**Items**.
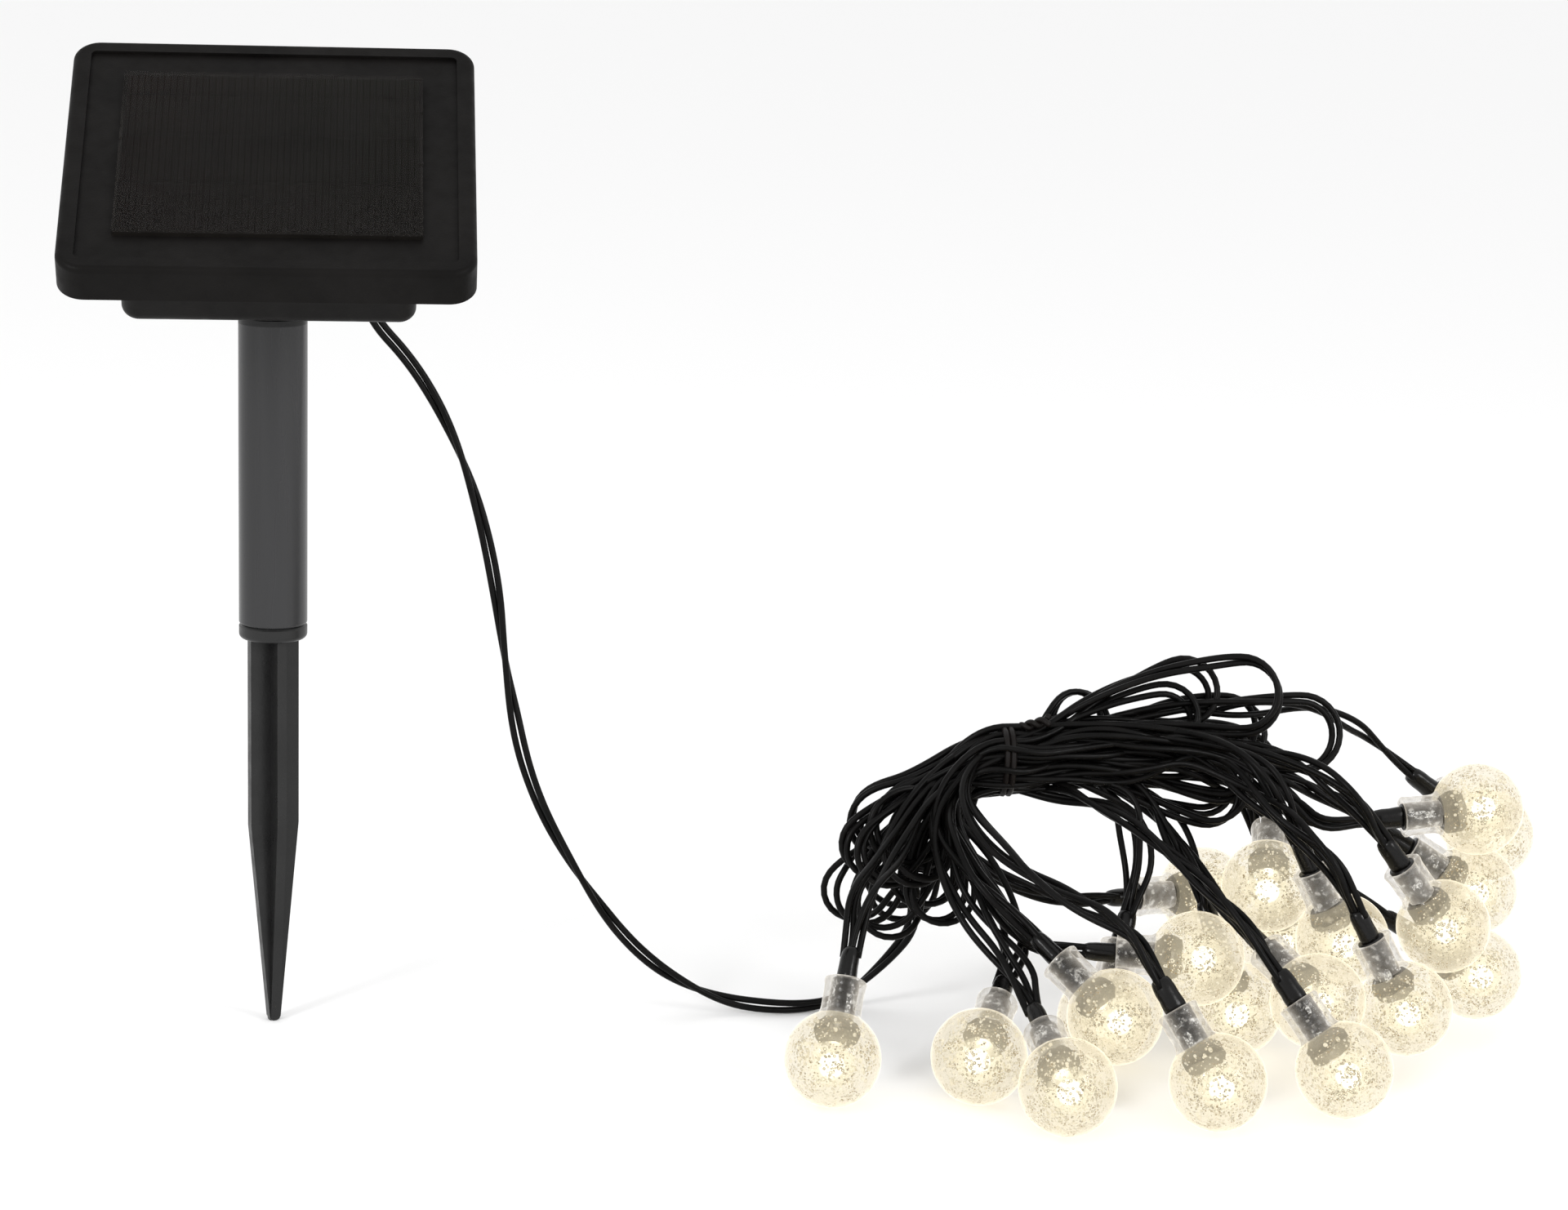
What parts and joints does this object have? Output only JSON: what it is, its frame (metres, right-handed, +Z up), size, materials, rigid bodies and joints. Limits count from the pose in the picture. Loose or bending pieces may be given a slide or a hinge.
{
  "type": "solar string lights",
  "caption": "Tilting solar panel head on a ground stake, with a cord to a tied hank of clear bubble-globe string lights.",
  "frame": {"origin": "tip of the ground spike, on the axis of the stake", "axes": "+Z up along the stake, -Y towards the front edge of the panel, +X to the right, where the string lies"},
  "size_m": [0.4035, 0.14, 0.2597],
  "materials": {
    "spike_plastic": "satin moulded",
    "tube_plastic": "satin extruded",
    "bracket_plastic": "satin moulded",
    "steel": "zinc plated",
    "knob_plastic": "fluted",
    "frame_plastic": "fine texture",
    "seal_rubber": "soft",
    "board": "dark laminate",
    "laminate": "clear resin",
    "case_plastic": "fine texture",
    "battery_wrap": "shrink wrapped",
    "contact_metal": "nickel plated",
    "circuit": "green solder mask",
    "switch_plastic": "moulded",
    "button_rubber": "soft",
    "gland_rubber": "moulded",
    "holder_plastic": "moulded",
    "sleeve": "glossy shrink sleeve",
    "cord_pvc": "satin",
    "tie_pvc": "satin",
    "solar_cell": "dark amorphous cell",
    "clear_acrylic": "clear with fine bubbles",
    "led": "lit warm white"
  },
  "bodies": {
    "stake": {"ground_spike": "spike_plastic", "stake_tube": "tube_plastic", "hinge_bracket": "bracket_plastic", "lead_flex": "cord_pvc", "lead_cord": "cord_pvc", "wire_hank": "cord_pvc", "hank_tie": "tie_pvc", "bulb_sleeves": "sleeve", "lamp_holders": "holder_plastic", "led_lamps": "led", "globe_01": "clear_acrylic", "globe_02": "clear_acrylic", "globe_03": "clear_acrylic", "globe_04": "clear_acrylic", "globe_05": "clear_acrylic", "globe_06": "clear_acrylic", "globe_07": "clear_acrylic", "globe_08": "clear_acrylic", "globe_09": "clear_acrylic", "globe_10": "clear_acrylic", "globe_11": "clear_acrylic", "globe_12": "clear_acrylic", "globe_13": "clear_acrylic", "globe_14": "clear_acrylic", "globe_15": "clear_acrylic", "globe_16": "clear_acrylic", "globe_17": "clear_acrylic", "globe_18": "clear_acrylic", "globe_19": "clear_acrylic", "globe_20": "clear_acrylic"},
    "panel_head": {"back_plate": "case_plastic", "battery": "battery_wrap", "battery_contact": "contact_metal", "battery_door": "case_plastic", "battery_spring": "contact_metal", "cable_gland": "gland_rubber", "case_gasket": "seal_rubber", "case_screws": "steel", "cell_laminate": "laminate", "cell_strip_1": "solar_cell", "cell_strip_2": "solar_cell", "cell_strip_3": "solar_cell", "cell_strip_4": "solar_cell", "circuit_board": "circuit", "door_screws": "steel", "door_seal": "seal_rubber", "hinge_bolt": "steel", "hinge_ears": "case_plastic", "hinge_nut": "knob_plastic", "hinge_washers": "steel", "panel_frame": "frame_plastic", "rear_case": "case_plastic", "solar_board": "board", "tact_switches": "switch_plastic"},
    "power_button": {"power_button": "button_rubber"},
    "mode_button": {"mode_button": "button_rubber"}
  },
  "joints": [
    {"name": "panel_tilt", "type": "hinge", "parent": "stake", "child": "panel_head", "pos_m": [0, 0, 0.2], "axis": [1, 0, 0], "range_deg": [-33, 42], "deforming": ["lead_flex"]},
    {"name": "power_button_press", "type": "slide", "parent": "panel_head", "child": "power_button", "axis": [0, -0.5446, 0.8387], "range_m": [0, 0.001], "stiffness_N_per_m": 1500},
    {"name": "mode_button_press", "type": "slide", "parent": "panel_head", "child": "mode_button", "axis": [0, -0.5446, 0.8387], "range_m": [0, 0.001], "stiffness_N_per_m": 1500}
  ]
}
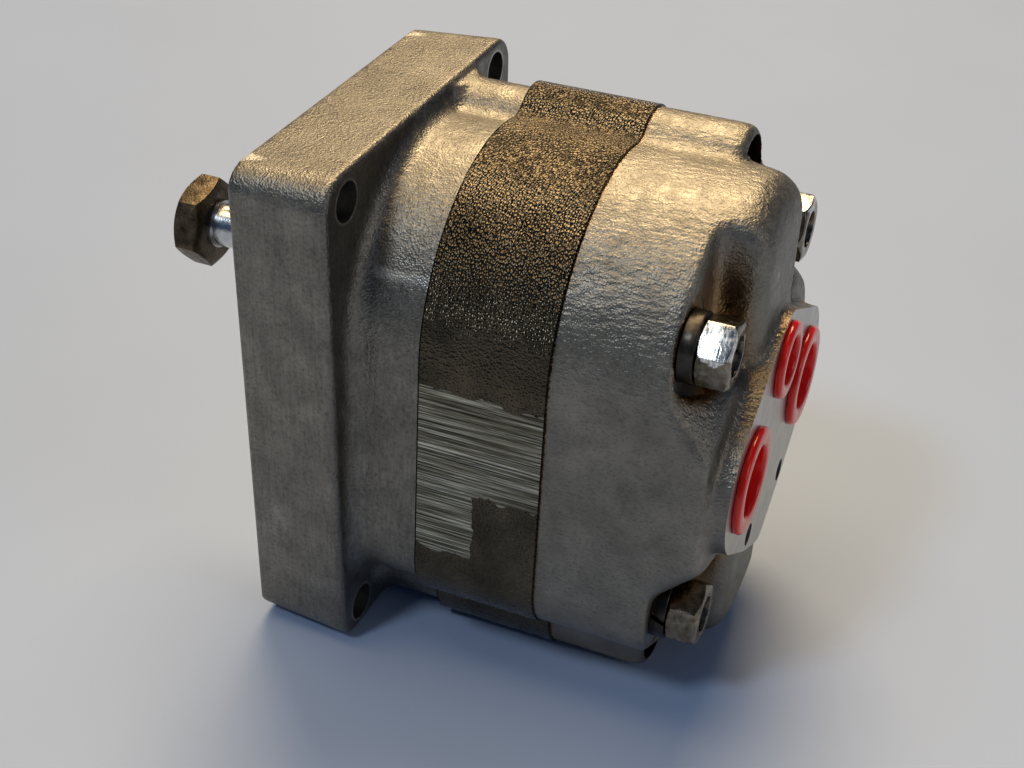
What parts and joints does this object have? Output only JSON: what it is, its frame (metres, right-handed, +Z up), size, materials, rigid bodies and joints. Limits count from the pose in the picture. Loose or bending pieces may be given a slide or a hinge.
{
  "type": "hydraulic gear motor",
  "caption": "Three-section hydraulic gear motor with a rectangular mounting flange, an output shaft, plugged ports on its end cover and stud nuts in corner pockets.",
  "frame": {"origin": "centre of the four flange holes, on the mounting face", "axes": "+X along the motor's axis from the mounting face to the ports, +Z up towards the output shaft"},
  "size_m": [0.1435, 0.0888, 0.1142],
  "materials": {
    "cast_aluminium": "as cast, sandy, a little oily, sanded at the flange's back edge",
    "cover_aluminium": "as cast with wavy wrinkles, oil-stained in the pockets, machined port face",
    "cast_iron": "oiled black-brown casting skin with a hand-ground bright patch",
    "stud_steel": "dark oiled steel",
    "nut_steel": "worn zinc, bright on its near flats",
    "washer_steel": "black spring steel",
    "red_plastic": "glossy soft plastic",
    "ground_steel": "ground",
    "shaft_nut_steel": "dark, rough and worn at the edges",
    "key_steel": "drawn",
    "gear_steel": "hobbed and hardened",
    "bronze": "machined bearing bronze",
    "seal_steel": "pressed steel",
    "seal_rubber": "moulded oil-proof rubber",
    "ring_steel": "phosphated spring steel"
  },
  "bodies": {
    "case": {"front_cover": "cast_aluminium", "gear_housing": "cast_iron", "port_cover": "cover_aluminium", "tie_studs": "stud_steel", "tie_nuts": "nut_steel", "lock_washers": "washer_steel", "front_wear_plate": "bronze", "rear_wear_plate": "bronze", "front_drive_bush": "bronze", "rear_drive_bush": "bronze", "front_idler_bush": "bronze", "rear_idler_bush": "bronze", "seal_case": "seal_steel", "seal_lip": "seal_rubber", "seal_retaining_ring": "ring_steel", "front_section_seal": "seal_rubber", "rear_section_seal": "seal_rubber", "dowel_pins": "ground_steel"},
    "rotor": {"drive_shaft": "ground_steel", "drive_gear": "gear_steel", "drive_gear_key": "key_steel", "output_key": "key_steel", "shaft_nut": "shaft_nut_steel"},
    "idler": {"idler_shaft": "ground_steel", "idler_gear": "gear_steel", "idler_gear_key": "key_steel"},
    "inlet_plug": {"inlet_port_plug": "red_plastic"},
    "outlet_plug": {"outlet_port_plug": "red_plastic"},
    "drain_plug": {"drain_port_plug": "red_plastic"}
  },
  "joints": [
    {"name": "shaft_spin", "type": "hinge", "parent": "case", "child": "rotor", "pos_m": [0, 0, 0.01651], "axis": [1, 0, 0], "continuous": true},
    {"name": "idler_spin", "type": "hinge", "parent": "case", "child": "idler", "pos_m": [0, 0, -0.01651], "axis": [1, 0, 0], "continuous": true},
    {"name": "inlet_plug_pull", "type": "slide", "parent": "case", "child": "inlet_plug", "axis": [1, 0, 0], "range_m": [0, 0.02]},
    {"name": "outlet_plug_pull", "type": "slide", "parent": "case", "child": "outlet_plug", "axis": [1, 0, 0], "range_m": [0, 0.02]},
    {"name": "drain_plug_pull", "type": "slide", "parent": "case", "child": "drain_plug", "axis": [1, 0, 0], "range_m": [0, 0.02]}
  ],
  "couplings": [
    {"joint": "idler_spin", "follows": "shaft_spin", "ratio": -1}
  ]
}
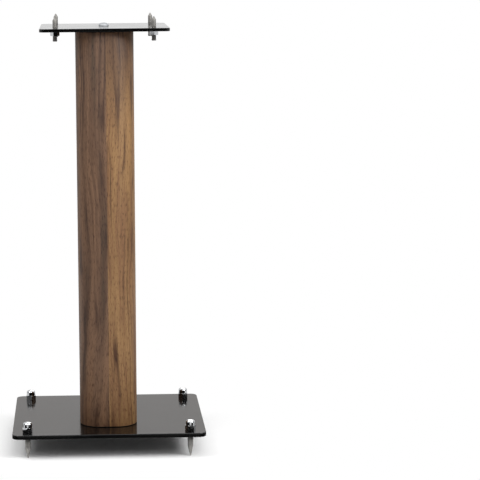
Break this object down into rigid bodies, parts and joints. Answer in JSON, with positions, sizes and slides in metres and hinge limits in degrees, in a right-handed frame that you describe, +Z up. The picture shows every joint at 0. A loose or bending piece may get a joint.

**Work required**. List every line above that contains the word "with".

**Answer to this task**.
  "caption": "Tilting solar panel head on a ground stake, with a cord to a tied hank of clear bubble-globe string lights.",
    "clear_acrylic": "clear with fine bubbles",
  "caption": "Three-section hydraulic gear motor with a rectangular mounting flange, an output shaft, plugged ports on its end cover and stud nuts in corner pockets.",
    "cover_aluminium": "as cast with wavy wrinkles, oil-stained in the pockets, machined port face",
    "cast_iron": "oiled black-brown casting skin with a hand-ground bright patch",
Break this object down into rigid bodies, parts and joints. Answer in JSON, with positions, sizes and slides in metres and hinge limits in degrees, in a right-handed frame that you describe, +Z up. The picture shows every joint at 0. A loose or bending piece may get a joint.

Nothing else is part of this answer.